TOKYO, March 17 -- Scientists in Japan and the United States have discovered the presence of oxygen and aerobic microbial life in deep-sea sediment, according to a joint release issued on Tuesday.
"These findings are very significant as it shows that Earth's element cycles and the deep subseafloor biosphere are much broader than previously thought," said the release.
Researchers from the Japan Agency for Marine-Earth Science and Technology (JAMSTEC) participated in the "South Pacific Gyre Subseafloor Life" expedition jointly with the University of Rhode Island, the University of Tokyo, the Hiroshima University, the University of Shizuoka, the University of Tsukuba, and other international institutions.

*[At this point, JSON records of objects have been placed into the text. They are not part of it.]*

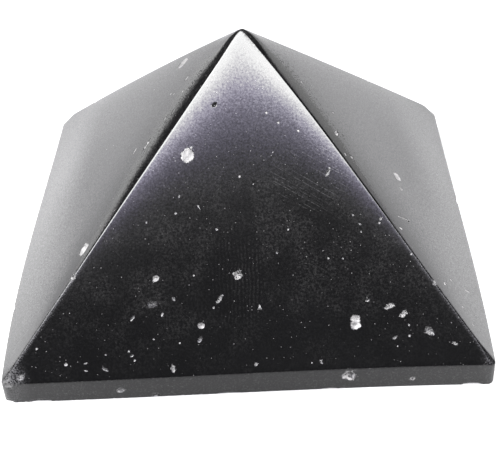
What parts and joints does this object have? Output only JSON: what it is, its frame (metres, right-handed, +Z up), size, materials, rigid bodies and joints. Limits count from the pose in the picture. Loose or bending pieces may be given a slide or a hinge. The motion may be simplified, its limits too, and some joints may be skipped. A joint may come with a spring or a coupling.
{
  "type": "obsidian pyramid",
  "caption": "Low four-sided pyramid of polished black volcanic glass on a short upright girdle, with small gas pits, pale inclusions and edge chips.",
  "frame": {"origin": "middle of the flat underside, on the surface that the pyramid rests on", "axes": "+Z up to the tip, -Y out of the front side, +X to the viewer's right"},
  "size_m": [0.0512, 0.0508, 0.0286],
  "materials": {
    "obsidian": "near-black volcanic glass with polished sides, a satin ground girdle and underside, white gas pits and grey chips"
  },
  "bodies": {
    "root": {"obsidian_pyramid": "obsidian"}
  },
  "joints": []
}
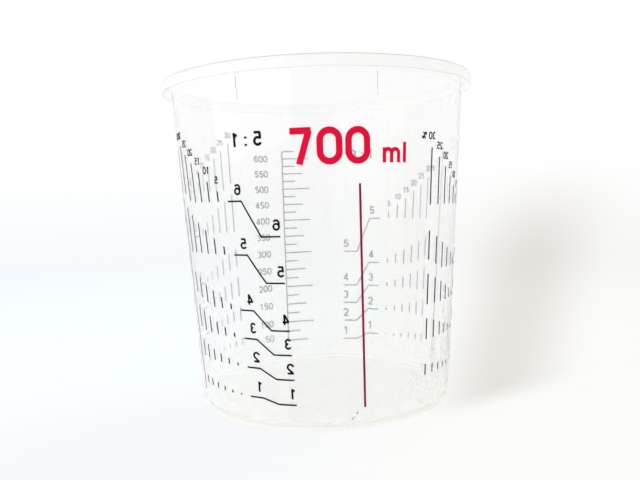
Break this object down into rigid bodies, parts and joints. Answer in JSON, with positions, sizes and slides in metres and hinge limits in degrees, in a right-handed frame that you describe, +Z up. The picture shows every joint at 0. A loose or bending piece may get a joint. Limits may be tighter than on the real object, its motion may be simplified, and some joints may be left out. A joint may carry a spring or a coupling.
{
  "type": "resin mixing cup",
  "caption": "Clear tapered plastic mixing cup with a turned-down lip, printed with a millilitre scale, mixing ratio panels and red divider lines.",
  "frame": {"origin": "centre of the foot ring, on the surface that the cup stands on", "axes": "+Z up along the cup's axis, -Y towards the side that shows the capacity mark, +X to the right of that side as it is faced"},
  "size_m": [0.11, 0.11, 0.1131],
  "materials": {
    "clear_plastic": "clear natural polypropylene, slightly milky, glossy with faint moulding haze",
    "black_ink": "screen-printed black ink, satin",
    "red_ink": "screen-printed red ink, satin"
  },
  "bodies": {
    "root": {"cup_moulding": "clear_plastic", "volume_scale_print": "black_ink", "ratio_5_to_1_print": "black_ink", "ratio_4_to_1_print": "black_ink", "ratio_3_to_1_print": "black_ink", "ratio_2_to_1_print": "black_ink", "divider_lines_print": "red_ink", "capacity_mark_print": "red_ink"}
  },
  "joints": []
}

During the expedition, the sediment core samples, which were columnar samples of sediments or rock collected by drilling, from the seafloor to the basement were collected from seven sites in the South Pacific Gyre. The area is mostly characterized by the open ocean, which is known to be the clearest sea in the world because of the least photosynthetic production in the surface seawater.
On the ship and at shore-based laboratories, the sediment core samples were analyzed by microbiological and biogeochemical techniques, and then compared and integrated with other marine sediment data on sedimentation rates and oxygen level.
As a result, it demonstrated that dissolved oxygen is present throughout the entire sediment column from the surface to the oceanic crust (i.e., basaltic basement), even at a site where crustal age is more than 100 million years old. Based on these and other oxygen and sedimentological data, the similar condition of sediment has occurred in up to 37 percent of the world's ocean and 44 percent of the Pacific.
Moreover, the microbiological technique presented evidence that microbial cells are observed in sediment from the seafloor to the basement, in numbers of several orders of magnitude lower than those previously observed in anaerobic, organic-rich sediment on the Pacific margins. This indicates the existence of aerobic and ultra-oligotrophic microbial communities in the global open ocean subsurface, where there is no depth limit of life in the sedimentary environment.
These study results have been posted on the online journal Nature Geoscience on Tuesday.